Consider three realistic partner scenarios. First, an ecommerce agency adds white-label ERP to improve retention and capture post-launch operational revenue. Second, a managed service provider launches an OEM ERP offer for multi-brand retailers, bundling hosting, support, and integration management. Third, a vertical consultant standardizes an ERP package for wholesale distributors selling through both B2B portals and marketplaces. In each case, ROI should be evaluated across gross margin mix, customer lifetime value, support efficiency, implementation repeatability, and churn reduction rather than software markup alone.
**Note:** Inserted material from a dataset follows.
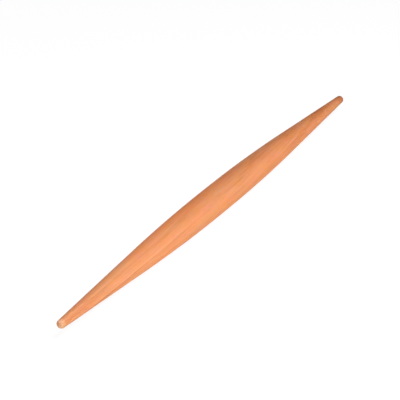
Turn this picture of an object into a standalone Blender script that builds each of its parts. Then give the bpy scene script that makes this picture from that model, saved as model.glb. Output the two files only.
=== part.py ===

AI opportunities for partners are growing, but they should be approached pragmatically. The strongest near-term use cases are demand planning assistance, exception detection, support triage, document extraction, and workflow recommendations. Workflow automation remains the more immediate monetization lever because it directly reduces manual effort in order routing, procurement triggers, fulfillment updates, returns handling, and finance reconciliation. Looking ahead, partners that combine AI-ready ERP architecture with governed data models, reliable cloud operations, and repeatable service packaging will be better positioned than those pursuing isolated AI features without operational discipline.
Executive recommendations are straightforward. Build the business around partner-owned customer relationships and recurring services, not one-time projects. Offer both multi-tenant and dedicated deployment paths. Use infrastructure-based pricing and unlimited-user logic where it improves adoption and margin clarity. Invest early in governance, security, and operational resilience because they directly affect retention and enterprise credibility. Standardize onboarding and customer success so growth does not depend on individual heroics. Most importantly, choose a platform strategy that supports the partner channel rather than competing with it. That is the foundation for sustainable OEM channel monetization in ecommerce ERP.